In quel tempo, Gesù prese con sé Pietro, Giovanni e Giacomo e salì sul monte a pregare. Mentre pregava, il suo volto cambiò d’aspetto e la sua veste divenne candida e sfolgorante.
Ed ecco, due uomini conversavano con lui: erano Mosè ed Elìa, apparsi nella gloria, e parlavano del suo esodo, che stava per compiersi a Gerusalemme. Pietro e i suoi compagni erano oppressi dal sonno; ma, quando si svegliarono, videro la sua gloria e i due uomini che stavano con lui. Mentre questi si separavano da lui, Pietro disse a Gesù: «Maestro, è bello per noi essere qui. Facciamo tre capanne, una per te, una per Mosè e una per Elìa». Egli non sapeva quello che diceva. Mentre parlava così, venne una nube e li coprì con la sua ombra. All’entrare nella nube, ebbero paura. E dalla nube uscì una voce, che diceva: «Questi è il Figlio mio, l’eletto; ascoltatelo!». Appena la voce cessò, restò Gesù solo. Essi tacquero e in quei giorni non riferirono a nessuno ciò che avevano visto.
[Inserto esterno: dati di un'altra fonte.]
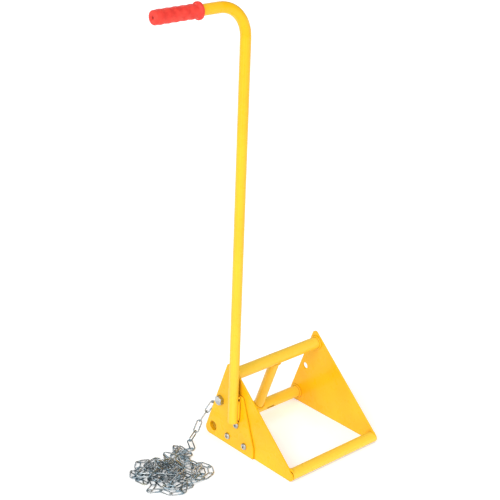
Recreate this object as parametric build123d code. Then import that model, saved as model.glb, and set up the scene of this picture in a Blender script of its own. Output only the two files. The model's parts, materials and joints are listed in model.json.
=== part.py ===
from build123d import *
from math import cos, radians, sin, tan
import os

# A hand-set wheel chock of the kind used at truck docks: two steel side plates held apart by three
# cross tubes and a strut, a tall carrying handle on a bolted plate, and a long loose chain.
# Millimetres. X runs along the cross tubes (the handle is at -X), -Y is the sloped wheel face,
# +Z is up. The origin is at floor level, at the middle of the plates' length and, within 3 mm,
# halfway between the end of the grip and the far plate.
# Side views use u, the distance forward from the rear corner of the side plates, and z.

# ---- side plates ----
PLATE = 5.0
HALF_SPAN = 279.0
PLATE_SPAN = 294.0
REAR_ANGLE = 66.8
FRONT_ANGLE = 43.1
BASE_LENGTH = 362.7
REAR_ROUND = 15.0
APEX_ROUND = 10.0
TOE_ROUND = 13.0

# ---- cross tubes and strut ----
TUBE_R = 15.9
TUBE_WALL = 2.4
TOE_TUBE_R = 14.3
STRUT_R = 13.3
TOP_TUBE = (112.7, 204.4)
REAR_TUBE = (38.8, 28.4)
TOE_TUBE = (330.0, 15.5)
DRAIN_LENGTH = 28.0
DRAIN_WIDTH = 5.5
DRAIN_OFFSET = 35.0
DRAIN_ANGLE = 21.0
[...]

Pensare la trasfigurazione come un momento di intimità consolatoria riservata a tre amici intimi, forse non coglie nel segno. Certo Pietro Giacomo e Giovanni possiamo anche considerarli amici intimi di Gesù, poiché lo sono anche tutti gli altri, così come lo è ciascuno di noi, ma sono anche tre figure tra i dodici che hanno mostrato in più occasioni di non comprendere o di travisare quanto il Signore operava e diceva, meritando il suo rimprovero. Anche in questo ci assomigliano o, se volete, noi somigliamo loro. Gesù sta per concludere la sua vita terrena con un clamoroso insuccesso: la cattura e la morte ignominiosa; tutto il contrario di quanto si attendono. La trasfigurazione serve dunque a mostrare loro che la morte non è la fine di tutto; che l’esodo che per Gesù si stava per compiere a Gerusalemme non coinciderà con l’apparente insuccesso terreno ma con la sua glorificazione. L’invito che viene rivolto loro dalla voce uscita dalla nube (voce di Dio) è di non tenere, di prestare ascolto al Figlio diletto ed eletto del Padre, abbandonando la ricerca del successo e del potere umano, terreno. È quanto è richiesto anche a noi perché solo l’amore che si fa dono fino a dare sè stessi, è ciò che suscita vita piena che non finirà con la morte.